**Challenge**. Write out the data below in full. Keep it exact.

┌──

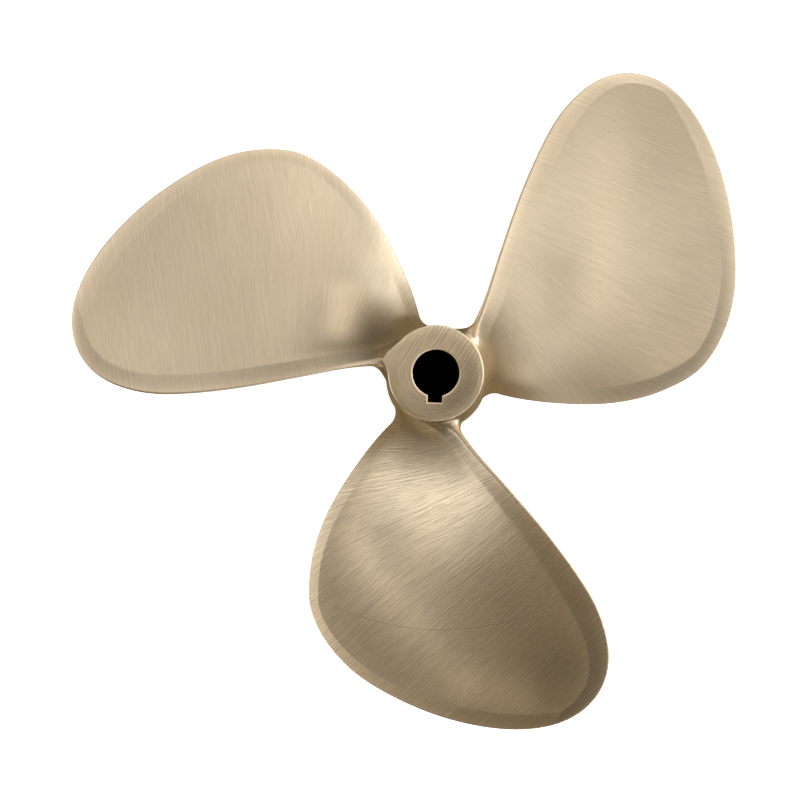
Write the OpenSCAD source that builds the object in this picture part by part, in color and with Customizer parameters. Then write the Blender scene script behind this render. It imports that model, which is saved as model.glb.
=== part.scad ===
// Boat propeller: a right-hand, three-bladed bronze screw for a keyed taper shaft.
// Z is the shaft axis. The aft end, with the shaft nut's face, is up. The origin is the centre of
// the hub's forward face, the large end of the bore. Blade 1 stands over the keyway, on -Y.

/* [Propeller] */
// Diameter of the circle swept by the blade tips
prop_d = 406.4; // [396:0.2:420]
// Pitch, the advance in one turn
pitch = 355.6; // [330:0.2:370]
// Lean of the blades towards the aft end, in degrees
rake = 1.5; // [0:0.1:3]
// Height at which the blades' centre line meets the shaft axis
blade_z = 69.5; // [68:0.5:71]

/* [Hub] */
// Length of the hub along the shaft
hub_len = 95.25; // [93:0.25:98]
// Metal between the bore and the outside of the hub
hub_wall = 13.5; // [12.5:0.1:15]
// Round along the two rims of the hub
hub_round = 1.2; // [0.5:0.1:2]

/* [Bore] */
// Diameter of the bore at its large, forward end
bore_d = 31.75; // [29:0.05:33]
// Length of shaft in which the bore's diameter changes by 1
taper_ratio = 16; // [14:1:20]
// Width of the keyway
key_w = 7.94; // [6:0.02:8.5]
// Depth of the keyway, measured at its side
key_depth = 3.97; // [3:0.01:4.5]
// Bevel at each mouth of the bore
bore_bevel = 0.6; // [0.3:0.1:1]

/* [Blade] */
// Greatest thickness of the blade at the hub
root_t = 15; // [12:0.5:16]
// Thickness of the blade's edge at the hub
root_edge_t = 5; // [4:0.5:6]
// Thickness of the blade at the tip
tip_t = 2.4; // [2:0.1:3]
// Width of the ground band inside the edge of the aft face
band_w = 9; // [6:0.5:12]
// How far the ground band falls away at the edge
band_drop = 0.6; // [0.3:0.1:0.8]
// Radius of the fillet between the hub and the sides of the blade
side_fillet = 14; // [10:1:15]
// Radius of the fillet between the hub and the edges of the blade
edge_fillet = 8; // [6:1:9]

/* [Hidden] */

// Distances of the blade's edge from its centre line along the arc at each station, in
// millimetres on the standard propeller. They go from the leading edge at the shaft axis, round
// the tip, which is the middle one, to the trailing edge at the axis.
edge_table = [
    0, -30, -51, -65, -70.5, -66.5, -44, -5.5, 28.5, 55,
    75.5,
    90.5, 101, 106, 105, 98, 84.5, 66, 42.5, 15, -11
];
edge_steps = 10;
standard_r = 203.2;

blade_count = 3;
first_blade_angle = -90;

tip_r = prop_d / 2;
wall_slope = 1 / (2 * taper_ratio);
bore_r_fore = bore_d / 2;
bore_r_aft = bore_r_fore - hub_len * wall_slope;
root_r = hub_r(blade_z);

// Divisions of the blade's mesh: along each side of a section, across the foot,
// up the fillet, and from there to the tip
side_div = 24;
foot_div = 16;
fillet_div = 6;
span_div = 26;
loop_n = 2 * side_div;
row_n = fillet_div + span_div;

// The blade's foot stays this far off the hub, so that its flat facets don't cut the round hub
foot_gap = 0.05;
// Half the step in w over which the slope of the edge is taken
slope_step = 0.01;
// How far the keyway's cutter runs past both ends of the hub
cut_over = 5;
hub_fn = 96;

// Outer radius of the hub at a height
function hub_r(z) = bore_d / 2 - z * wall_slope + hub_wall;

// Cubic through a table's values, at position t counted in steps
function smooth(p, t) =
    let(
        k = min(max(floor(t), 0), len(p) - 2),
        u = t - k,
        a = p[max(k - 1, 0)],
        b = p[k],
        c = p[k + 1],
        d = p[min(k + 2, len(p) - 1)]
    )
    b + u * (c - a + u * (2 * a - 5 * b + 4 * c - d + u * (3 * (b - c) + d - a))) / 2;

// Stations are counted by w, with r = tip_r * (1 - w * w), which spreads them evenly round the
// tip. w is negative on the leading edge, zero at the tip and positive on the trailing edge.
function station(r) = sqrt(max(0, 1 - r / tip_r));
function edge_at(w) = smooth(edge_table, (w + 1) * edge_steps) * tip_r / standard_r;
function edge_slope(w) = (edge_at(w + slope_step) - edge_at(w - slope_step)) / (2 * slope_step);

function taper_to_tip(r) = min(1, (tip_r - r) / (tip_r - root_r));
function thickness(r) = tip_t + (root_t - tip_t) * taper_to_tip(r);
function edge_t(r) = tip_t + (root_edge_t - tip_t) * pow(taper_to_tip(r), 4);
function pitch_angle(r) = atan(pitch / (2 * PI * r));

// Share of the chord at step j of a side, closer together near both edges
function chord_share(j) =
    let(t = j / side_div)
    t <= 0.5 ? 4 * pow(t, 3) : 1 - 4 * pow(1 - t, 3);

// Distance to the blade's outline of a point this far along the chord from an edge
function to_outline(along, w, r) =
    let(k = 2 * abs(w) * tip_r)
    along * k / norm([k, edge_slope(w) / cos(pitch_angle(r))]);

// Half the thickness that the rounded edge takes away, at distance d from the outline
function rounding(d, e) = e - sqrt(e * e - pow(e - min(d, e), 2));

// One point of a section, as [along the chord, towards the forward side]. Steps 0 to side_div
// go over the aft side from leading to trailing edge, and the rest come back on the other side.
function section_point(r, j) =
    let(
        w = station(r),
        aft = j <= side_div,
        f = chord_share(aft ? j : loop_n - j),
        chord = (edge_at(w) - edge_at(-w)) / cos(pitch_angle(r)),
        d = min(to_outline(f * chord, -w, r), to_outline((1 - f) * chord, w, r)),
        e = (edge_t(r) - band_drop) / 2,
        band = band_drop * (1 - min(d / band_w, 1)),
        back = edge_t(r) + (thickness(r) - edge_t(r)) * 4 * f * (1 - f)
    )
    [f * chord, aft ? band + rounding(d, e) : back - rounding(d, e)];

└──

**In response**.
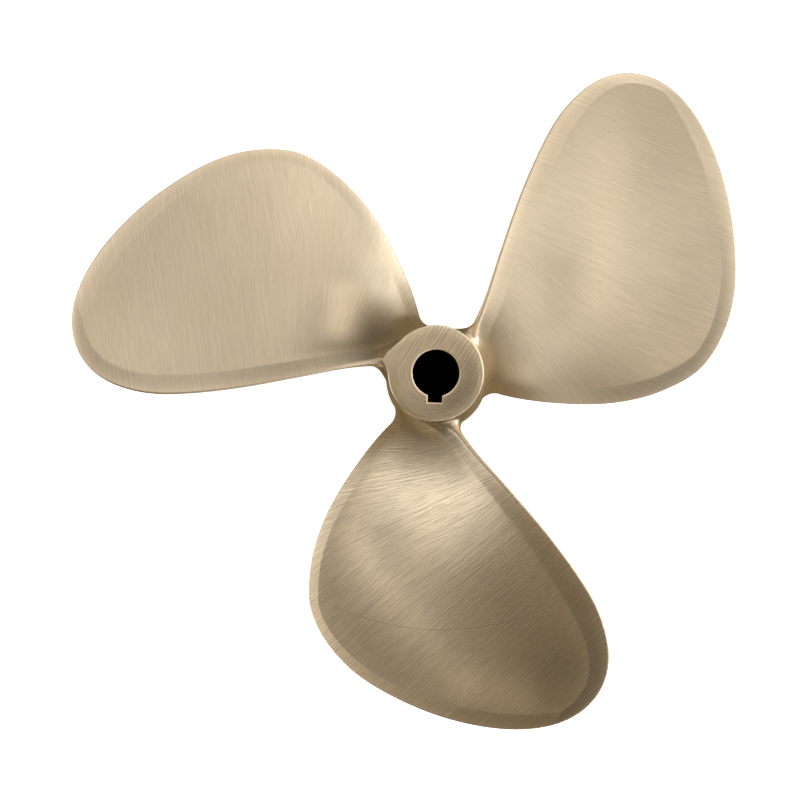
Write the OpenSCAD source that builds the object in this picture part by part, in color and with Customizer parameters. Then write the Blender scene script behind this render. It imports that model, which is saved as model.glb.
=== part.scad ===
// Boat propeller: a right-hand, three-bladed bronze screw for a keyed taper shaft.
// Z is the shaft axis. The aft end, with the shaft nut's face, is up. The origin is the centre of
// the hub's forward face, the large end of the bore. Blade 1 stands over the keyway, on -Y.

/* [Propeller] */
// Diameter of the circle swept by the blade tips
prop_d = 406.4; // [396:0.2:420]
// Pitch, the advance in one turn
pitch = 355.6; // [330:0.2:370]
// Lean of the blades towards the aft end, in degrees
rake = 1.5; // [0:0.1:3]
// Height at which the blades' centre line meets the shaft axis
blade_z = 69.5; // [68:0.5:71]

/* [Hub] */
// Length of the hub along the shaft
hub_len = 95.25; // [93:0.25:98]
// Metal between the bore and the outside of the hub
hub_wall = 13.5; // [12.5:0.1:15]
// Round along the two rims of the hub
hub_round = 1.2; // [0.5:0.1:2]

/* [Bore] */
// Diameter of the bore at its large, forward end
bore_d = 31.75; // [29:0.05:33]
// Length of shaft in which the bore's diameter changes by 1
taper_ratio = 16; // [14:1:20]
// Width of the keyway
key_w = 7.94; // [6:0.02:8.5]
// Depth of the keyway, measured at its side
key_depth = 3.97; // [3:0.01:4.5]
// Bevel at each mouth of the bore
bore_bevel = 0.6; // [0.3:0.1:1]

/* [Blade] */
// Greatest thickness of the blade at the hub
root_t = 15; // [12:0.5:16]
// Thickness of the blade's edge at the hub
root_edge_t = 5; // [4:0.5:6]
// Thickness of the blade at the tip
tip_t = 2.4; // [2:0.1:3]
// Width of the ground band inside the edge of the aft face
band_w = 9; // [6:0.5:12]
// How far the ground band falls away at the edge
band_drop = 0.6; // [0.3:0.1:0.8]
// Radius of the fillet between the hub and the sides of the blade
side_fillet = 14; // [10:1:15]
// Radius of the fillet between the hub and the edges of the blade
edge_fillet = 8; // [6:1:9]

/* [Hidden] */

// Distances of the blade's edge from its centre line along the arc at each station, in
// millimetres on the standard propeller. They go from the leading edge at the shaft axis, round
// the tip, which is the middle one, to the trailing edge at the axis.
edge_table = [
    0, -30, -51, -65, -70.5, -66.5, -44, -5.5, 28.5, 55,
    75.5,
    90.5, 101, 106, 105, 98, 84.5, 66, 42.5, 15, -11
];
edge_steps = 10;
standard_r = 203.2;

blade_count = 3;
first_blade_angle = -90;

tip_r = prop_d / 2;
wall_slope = 1 / (2 * taper_ratio);
bore_r_fore = bore_d / 2;
bore_r_aft = bore_r_fore - hub_len * wall_slope;
root_r = hub_r(blade_z);

// Divisions of the blade's mesh: along each side of a section, across the foot,
// up the fillet, and from there to the tip
side_div = 24;
foot_div = 16;
fillet_div = 6;
span_div = 26;
loop_n = 2 * side_div;
row_n = fillet_div + span_div;

// The blade's foot stays this far off the hub, so that its flat facets don't cut the round hub
foot_gap = 0.05;
// Half the step in w over which the slope of the edge is taken
slope_step = 0.01;
// How far the keyway's cutter runs past both ends of the hub
cut_over = 5;
hub_fn = 96;

// Outer radius of the hub at a height
function hub_r(z) = bore_d / 2 - z * wall_slope + hub_wall;

// Cubic through a table's values, at position t counted in steps
function smooth(p, t) =
    let(
        k = min(max(floor(t), 0), len(p) - 2),
        u = t - k,
        a = p[max(k - 1, 0)],
        b = p[k],
        c = p[k + 1],
        d = p[min(k + 2, len(p) - 1)]
    )
    b + u * (c - a + u * (2 * a - 5 * b + 4 * c - d + u * (3 * (b - c) + d - a))) / 2;

// Stations are counted by w, with r = tip_r * (1 - w * w), which spreads them evenly round the
// tip. w is negative on the leading edge, zero at the tip and positive on the trailing edge.
function station(r) = sqrt(max(0, 1 - r / tip_r));
function edge_at(w) = smooth(edge_table, (w + 1) * edge_steps) * tip_r / standard_r;
function edge_slope(w) = (edge_at(w + slope_step) - edge_at(w - slope_step)) / (2 * slope_step);

function taper_to_tip(r) = min(1, (tip_r - r) / (tip_r - root_r));
function thickness(r) = tip_t + (root_t - tip_t) * taper_to_tip(r);
function edge_t(r) = tip_t + (root_edge_t - tip_t) * pow(taper_to_tip(r), 4);
function pitch_angle(r) = atan(pitch / (2 * PI * r));

// Share of the chord at step j of a side, closer together near both edges
function chord_share(j) =
    let(t = j / side_div)
    t <= 0.5 ? 4 * pow(t, 3) : 1 - 4 * pow(1 - t, 3);

// Distance to the blade's outline of a point this far along the chord from an edge
function to_outline(along, w, r) =
    let(k = 2 * abs(w) * tip_r)
    along * k / norm([k, edge_slope(w) / cos(pitch_angle(r))]);

// Half the thickness that the rounded edge takes away, at distance d from the outline
function rounding(d, e) = e - sqrt(e * e - pow(e - min(d, e), 2));

// One point of a section, as [along the chord, towards the forward side]. Steps 0 to side_div
// go over the aft side from leading to trailing edge, and the rest come back on the other side.
function section_point(r, j) =
    let(
        w = station(r),
        aft = j <= side_div,
        f = chord_share(aft ? j : loop_n - j),
        chord = (edge_at(w) - edge_at(-w)) / cos(pitch_angle(r)),
        d = min(to_outline(f * chord, -w, r), to_outline((1 - f) * chord, w, r)),
        e = (edge_t(r) - band_drop) / 2,
        band = band_drop * (1 - min(d / band_w, 1)),
        back = edge_t(r) + (thickness(r) - edge_t(r)) * 4 * f * (1 - f)
    )
    [f * chord, aft ? band + rounding(d, e) : back - rounding(d, e)];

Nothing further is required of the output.